- Theatrical release poster
- Directed by: Jeong Jong-hoon
- Written by: Jeong Jong-hoon
- Produced by: Ahn Byeong-ki
- Starring: Park Eun-hye Im Ho Lee Myeong-jin Im Hyeon-kyeong Kim Jae-man
- Cinematography: Kim Hoon-kwang
- Edited by: Park Se-hui
- Music by: Oh Bong-jun
- Distributed by: CJ Entertainment
- Release date: June 20, 2006;
- Running time: 90 minutes
- Country: South Korea
- Language: Korean
- Budget: $1 million

= February 29 (film) =

2006 Film directed by Jeong Jong-hoon

February 29 is a 2006 South Korean film and the first installment of the 4 Horror Tales film series.
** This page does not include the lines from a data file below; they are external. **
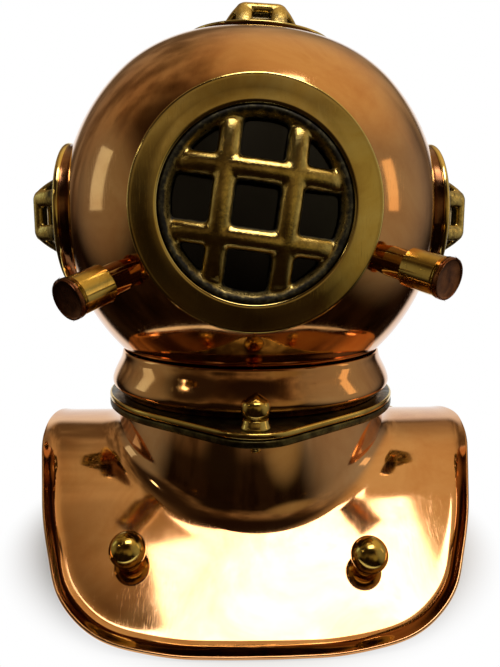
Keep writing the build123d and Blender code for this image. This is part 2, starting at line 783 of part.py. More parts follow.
# Clamp studs, with a washer and a pointed finial nut on each
nut_base = upper_flange_top + washer_height
stud_top = upper_flange_top + stud_rise
for end, way in (("front", -1), ("rear", 1)):
    stud_foot = (0, way * stud_reach)
    with BuildPart() as stud:
        with BuildSketch(Plane.XY.offset(lower_flange_bottom - stud_tail)):
            with Locations(stud_foot):
                Circle(stud_radius)
        extrude(amount=stud_tail + stud_top - lower_flange_bottom)
        chamfer(stud.faces().sort_by(Axis.Z)[0].edges(), length=stud_chamfer)
        chamfer(stud.faces().sort_by(Axis.Z)[-1].edges(), length=stud_chamfer)
    save(stud, f"{end}_stud")
    bore = stud_radius + running_gap
    stud_section = Plane(origin=(0, way * stud_reach, 0), x_dir=(1, 0, 0), z_dir=(0, -1, 0))
    stud_axis = Axis((0, way * stud_reach, 0), (0, 0, 1))
    with BuildPart() as washer:
        with BuildSketch(stud_section):
            with BuildLine():
                Polyline(
                    (bore, upper_flange_top),
                    (washer_radius, upper_flange_top),
                    (washer_radius, upper_flange_top + washer_edge),
                    (washer_top_radius, nut_base),
                    (bore, nut_base),
                    close=True,
                )
            make_face()
        revolve(axis=stud_axis)
    save(washer, f"{end}_washer")
    ball_foot = nut_base + finial_waist_height
    ball_middle = ball_foot + sphere_height(finial_waist_radius, finial_ball_radius)
    cone_foot = ball_middle + sphere_height(finial_cone_radius, finial_ball_radius)
    bore_top = stud_top + finial_bore_spare
    with BuildPart() as finial:
        with BuildSketch(stud_section):
            with BuildLine():
                Polyline(
                    (finial_cone_radius, cone_foot),
                    (finial_point_radius, cone_foot + finial_cone_height),
                    (0, cone_foot + finial_cone_height),
                    (0, bore_top),
                    (bore, bore_top),
                    (bore, nut_base),
                    (finial_waist_radius, nut_base),
                    (finial_waist_radius, ball_foot),
                )
                ThreePointArc(
                    (finial_waist_radius, ball_foot),
                    (finial_ball_radius, ball_middle),
                    (finial_cone_radius, cone_foot),
                )
            make_face()
        revolve(axis=stud_axis)
    save(finial, f"{end}_finial_nut")
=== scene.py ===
import bpy
import bmesh
from math import acos, atan2, cos, pi, radians, sin, sqrt, tan
from mathutils import Matrix, Vector, noise


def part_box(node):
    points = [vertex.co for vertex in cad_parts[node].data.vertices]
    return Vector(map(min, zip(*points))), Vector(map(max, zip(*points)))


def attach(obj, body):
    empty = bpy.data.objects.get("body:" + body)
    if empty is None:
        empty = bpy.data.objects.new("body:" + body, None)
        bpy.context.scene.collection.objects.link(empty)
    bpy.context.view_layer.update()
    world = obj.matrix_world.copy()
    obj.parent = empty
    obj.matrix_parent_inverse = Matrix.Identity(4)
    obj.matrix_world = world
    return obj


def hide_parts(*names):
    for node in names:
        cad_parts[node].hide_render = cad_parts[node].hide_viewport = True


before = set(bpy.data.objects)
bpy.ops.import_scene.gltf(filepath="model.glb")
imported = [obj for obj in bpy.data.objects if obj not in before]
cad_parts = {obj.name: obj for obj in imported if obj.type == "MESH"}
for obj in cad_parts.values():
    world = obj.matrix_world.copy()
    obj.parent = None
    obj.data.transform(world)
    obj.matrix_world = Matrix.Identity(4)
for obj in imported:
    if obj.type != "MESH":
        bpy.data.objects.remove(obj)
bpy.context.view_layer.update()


# Studio: the helmet stands on a round sheet of pale paper in a plain room, white behind it, dim in
# front and below, warm and brighter overhead and to the right. Polished metal shows whatever
# stands round it, so these soft changes of light give the copper its bright and dark bands.
mm = 0.001


def linear(shade):
    """Linear colour, with alpha, of an sRGB hex value."""
    channels = [int(shade[place:place + 2], 16) / 255 for place in (1, 3, 5)]
    return [c / 12.92 if c <= 0.04045 else ((c + 0.055) / 1.055) ** 2.4 for c in channels] + [1.0]


def add_node(tree, kind, links=None, stops=(), **settings):
    """Adds a node: settings are its properties or inputs by name, links join its inputs to sockets,
    and stops are the positions and sRGB hex values of a colour ramp."""
    node = tree.nodes.new(kind)
    for key, value in settings.items():
        if hasattr(node, key):
            setattr(node, key, value)
        else:
            node.inputs[key.replace("_", " ")].default_value = value
    for key, source in (links or {}).items():
        tree.links.new(source, node.inputs[key])
    while stops and len(node.color_ramp.elements) < len(stops):
        node.color_ramp.elements.new(0.5)
    for index, (position, shade) in enumerate(stops):
        node.color_ramp.elements[index].position = position
        node.color_ramp.elements[index].color = linear(shade)
    return node


scene = bpy.context.scene
scene.view_settings.view_transform = "Standard"
camera_data = bpy.data.cameras.new("camera")
camera = bpy.data.objects.new("camera", camera_data)
scene.collection.objects.link(camera)
focal_pixels = 626.0
long_side_pixels = 667.0
nearest_seen = 5 * mm
camera_pitch = radians(8.56)
camera_yaw = 0.026
camera_place = (-5.84, -217.6, 102.4)
camera_data.sensor_fit = "AUTO"
camera_data.sensor_width = 36.0
camera_data.lens = focal_pixels / long_side_pixels * camera_data.sensor_width
camera_data.clip_start = nearest_seen
camera.location = [place * mm for place in camera_place]
camera.rotation_euler = (pi / 2 - camera_pitch, 0, -camera_yaw)
scene.camera = camera

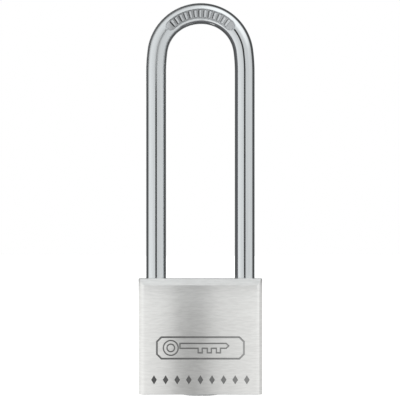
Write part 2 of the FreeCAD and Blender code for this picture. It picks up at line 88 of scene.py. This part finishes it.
def add_node(tree, kind, inputs=None, output=0, **settings):
    """Add a node with its settings and inputs, and hand back one of its outputs."""
    node = tree.nodes.new("ShaderNode" + kind)
    for name, value in settings.items():
        setattr(node, name, value)
    for name, value in (inputs or {}).items():
        feed(tree, node.inputs[name], value)
    return node.outputs[output] if node.outputs else None


def maths(tree, operation, *values):
    return add_node(tree, "Math", dict(enumerate(values)), operation=operation)


def vectors(tree, operation, *values):
    output = "Value" if operation == "DOT_PRODUCT" else "Vector"
    return add_node(tree, "VectorMath", dict(enumerate(values)), output, operation=operation)


def remap(tree, value, start, end, low=0.0, high=1.0, kind="LINEAR"):
    """Take start to end onto low to high, and hold it there beyond both ends."""
    inputs = {"Value": value, "From Min": start, "From Max": end, "To Min": low, "To Max": high}
    return add_node(tree, "MapRange", inputs, interpolation_type=kind)


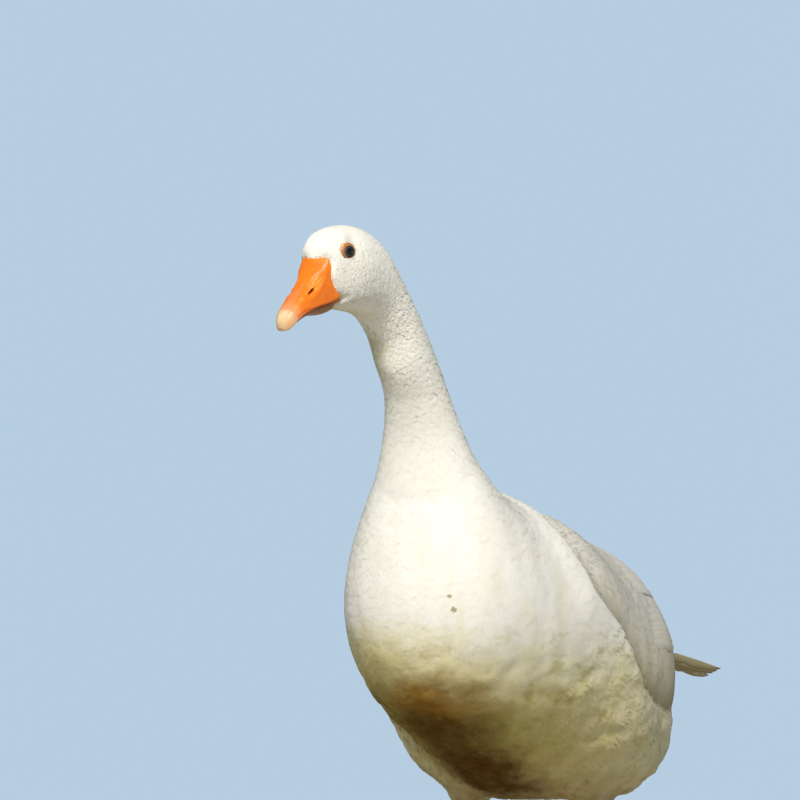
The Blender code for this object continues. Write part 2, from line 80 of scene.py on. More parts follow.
# %% Wires
class Wire:
    """An output socket that Python's operators work on."""

    def __init__(self, web, socket):
        self.web, self.socket = web, socket

    def also(self, name):
        """Another output of the same node."""
        return Wire(self.web, self.socket.node.outputs[name])

    def __add__(self, other):
        return self.web.sum("ADD", self, other)

    def __sub__(self, other):
        return self.web.sum("SUBTRACT", self, other)

    def __mul__(self, other):
        return self.web.sum("MULTIPLY", self, other)

    def __truediv__(self, other):
        return self.web.sum("DIVIDE", self, other)

    def __radd__(self, other):
        return self.web.sum("ADD", other, self)

    def __rsub__(self, other):
        return self.web.sum("SUBTRACT", other, self)

    def __rmul__(self, other):
        return self.web.sum("MULTIPLY", self, other)

    def __rtruediv__(self, other):
        return self.web.sum("DIVIDE", other, self)


def is_vector(value):
    if isinstance(value, Wire):
        return value.socket.type == "VECTOR"
    return isinstance(value, (tuple, Vector))


print("a tuple of three counts as a vector:", is_vector((0.0, 0.0, 1.0)))

# %% [markdown]
# ## One method for every node
# Any other node comes from one method, which takes its type, its settings, and the values or wires of its
# sockets. The few that come up again and again have short names of their own, such as a smooth step, a mix
# of two colours, noise and length.


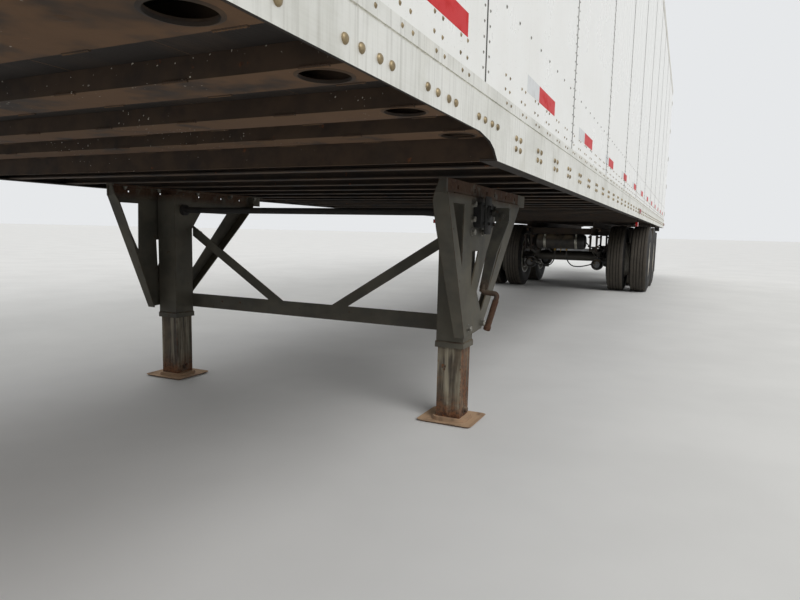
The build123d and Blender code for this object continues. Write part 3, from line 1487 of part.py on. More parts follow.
# Door hardware: hinge straps with barrels, and a lock rod with cams, guides and handle
strap_inner_x = hinge_pin_x - hinge_strap_length
rod_y = door_outer_y + lock_rod_standoff
rod_low = sill_bottom + lock_rod_low_gap
rod_high = top_rail_top - lock_rod_high_gap
hinge_zs = spread(door_bottom + hinge_low_rise, door_top - hinge_high_drop, hinge_count)
guide_zs = spread(
    door_bottom + rod_guide_low_rise, door_top - rod_guide_high_drop, rod_guide_count,
)
for side_name, side in sides.items():
    with BuildPart() as door_hardware:
        for hinge_z in hinge_zs:
            with BuildSketch(level(hinge_z - hinge_strap_height / 2)):
                with Locations((side * hinge_pin_x, hinge_pin_y)):
                    Circle(hinge_barrel_radius)
                strap_x = side * (strap_inner_x + hinge_pin_x) / 2
                with Locations((strap_x, hinge_pin_y - hinge_strap_thickness / 2)):
                    Rectangle(hinge_pin_x - strap_inner_x, hinge_strap_thickness)
            extrude(amount=hinge_strap_height)
        with BuildSketch(level(rod_low)):
            with Locations((side * lock_rod_x, rod_y)):
                Circle(lock_rod_radius)
        extrude(amount=rod_high - rod_low)
        for cam_z in (rod_low, rod_high - cam_height):
            with BuildSketch(level(cam_z)):
                with Locations((side * lock_rod_x, rod_y - cam_width / 4)):
                    Rectangle(cam_width, cam_width)
            extrude(amount=cam_height)
        for guide_z in guide_zs:
            with BuildSketch(level(guide_z - rod_guide_height / 2)):
                with Locations((side * lock_rod_x, (door_outer_y + seat_gap + rod_y) / 2)):
                    Rectangle(rod_guide_width, rod_y - door_outer_y - seat_gap)
            extrude(amount=rod_guide_height)
        with BuildSketch(level(handle_height - handle_hub / 2)):
            with Locations((side * lock_rod_x, rod_y)):
                Rectangle(handle_hub, handle_hub)
        extrude(amount=handle_hub)
        with BuildSketch(along(side * (lock_rod_x + handle_hub / 2))):
            with Locations((rod_y, handle_height)):
                Rectangle(handle_thickness, handle_width)
        extrude(amount=side * handle_length)
    save(door_hardware.part, f"door_hardware_{side_name}")

# Rear fittings on the frame: hinge ears round each strap, and keepers beside the cams
ear_inner_x = post_outer_x - hinge_ear_foot
ear_seat_y = frame_rear_y + seat_gap
ear_outline = [
    (ear_inner_x, ear_seat_y),
    (post_outer_x, ear_seat_y),
    (hinge_pin_x + hinge_barrel_radius, hinge_pin_y),
    (hinge_pin_x, hinge_pin_y + hinge_barrel_radius),
    (ear_inner_x, ear_seat_y + hinge_strap_thickness),
]
ear_rise = hinge_strap_height / 2 + hinge_ear_gap
keeper_half = cam_width / 2 + keeper_gap
with BuildPart() as rear_fittings:
    for side in sides.values():
        for hinge_z in hinge_zs:
            for ear_z in (hinge_z + ear_rise, hinge_z - ear_rise - hinge_ear_thickness):
                with BuildSketch(level(ear_z)):
                    with BuildLine():
                        Polyline(*mirrored(ear_outline, side), close=True)
                    make_face()
                extrude(amount=hinge_ear_thickness)
        for keeper_z in (rod_low + cam_height / 2, rod_high - cam_height / 2):
            for hand in (-1, 1):
                keeper_x = side * lock_rod_x + hand * (keeper_half + keeper_wall / 2)
                with BuildSketch(level(keeper_z - keeper_height / 2)):
                    with Locations((keeper_x, (frame_rear_y + seat_gap + rod_y) / 2)):
                        Rectangle(keeper_wall, rod_y - frame_rear_y - seat_gap)
                extrude(amount=keeper_height)
save(rear_fittings.part, "rear_fittings")
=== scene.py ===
import logging
import math
from dataclasses import dataclass
from enum import Enum
from functools import cached_property
from typing import Iterable

import bpy
import numpy as np
from mathutils import Matrix, Vector
from mathutils.geometry import tessellate_polygon


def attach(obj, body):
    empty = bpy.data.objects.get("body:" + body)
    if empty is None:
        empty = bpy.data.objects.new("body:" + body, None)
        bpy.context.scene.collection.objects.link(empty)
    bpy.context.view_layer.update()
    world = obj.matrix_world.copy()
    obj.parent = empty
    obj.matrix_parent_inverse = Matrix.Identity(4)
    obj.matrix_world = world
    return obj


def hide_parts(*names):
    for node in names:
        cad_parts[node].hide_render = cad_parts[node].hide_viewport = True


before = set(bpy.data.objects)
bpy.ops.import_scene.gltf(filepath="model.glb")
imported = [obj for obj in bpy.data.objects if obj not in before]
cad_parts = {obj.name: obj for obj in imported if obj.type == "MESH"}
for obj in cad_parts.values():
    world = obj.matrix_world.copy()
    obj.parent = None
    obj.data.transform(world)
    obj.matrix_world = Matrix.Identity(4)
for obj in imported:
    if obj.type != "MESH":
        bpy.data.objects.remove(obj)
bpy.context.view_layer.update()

log = logging.getLogger("trailer")

Triple = tuple[float, float, float]
Row = tuple[float, ...]
Rings = Iterable[tuple[float, float]]
Sockets = dict[str, object]
MM = 0.001
SIDES = {"left": 1.0, "right": -1.0}
AXLES = {"front": 3.172, "rear": 4.417}
OUT, AHEAD, BACK = (1, 0, 0), (0, -1, 0), (0, 1, 0)
UP, DOWN = (0, 0, 1), (0, 0, -1)


class Grain(Enum):
    """Axis along which a metal was drawn, as the pattern's squeeze."""

    LONG = (1.0, 0.02, 1.0)
    WIDE = (0.02, 1.0, 1.0)
    TALL = (1.0, 1.0, 0.02)
    NONE = (1.0, 1.0, 1.0)


# Materials


def srgb(code: str) -> tuple[float, float, float, float]:
    """Turn an sRGB hex colour into linear light.

    Args:
        code: Colour as six hex digits.

    Returns:
        Red, green and blue in linear light, and an alpha of one.
    """
    parts = [int(code[i:i + 2], 16) / 255 for i in (0, 2, 4)]
    linear = [c / 12.92 if c <= 0.04045 else ((c + 0.055) / 1.055) ** 2.4 for c in parts]
    return (*linear, 1.0)


@dataclass(frozen=True)
class Field:
    """Number or colour that varies over a surface: one node's output, open to arithmetic."""

    nodes: "Nodes"
    socket: bpy.types.NodeSocket

    def math(self, operation: str, *others: object) -> "Field":
        """Number worked out from this one and others."""
        return self.nodes.add("Math", (self, *others), operation=operation)

    def __add__(self, other: object) -> "Field":
        """Sum of two numbers."""
        return self.math("ADD", other)

    def __sub__(self, other: object) -> "Field":
        """Difference of two numbers."""
        return self.math("SUBTRACT", other)

    def __mul__(self, other: object) -> "Field":
        """Product of two numbers."""
        return self.math("MULTIPLY", other)

    def __or__(self, other: object) -> "Field":
        """Greater of two numbers, which joins two masks."""
        return self.math("MAXIMUM", other)

    def __gt__(self, other: object) -> "Field":
        """One where this number is above the other."""
        return self.math("GREATER_THAN", other)

    def __lt__(self, other: object) -> "Field":
        """One where this number is below the other."""
        return self.math("LESS_THAN", other)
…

It was followed by Forbidden Floor, Roommates and Dark Forest.

==Plot==
In this tale Ji-yeon is a tollgate ticket girl who is frightened by the driver of a mysterious black car when he hands her a bloodstained ticket at midnight. Her fear deepens after her colleague, Jong-sook, tells her that 12 years earlier a prisoner transport vehicle caused a traffic accident wherein all the prisoners involved died - and some of the corpses disappeared. Since then, a murder has occurred near the tollgate on February 29, every four years. Calamity soon follows.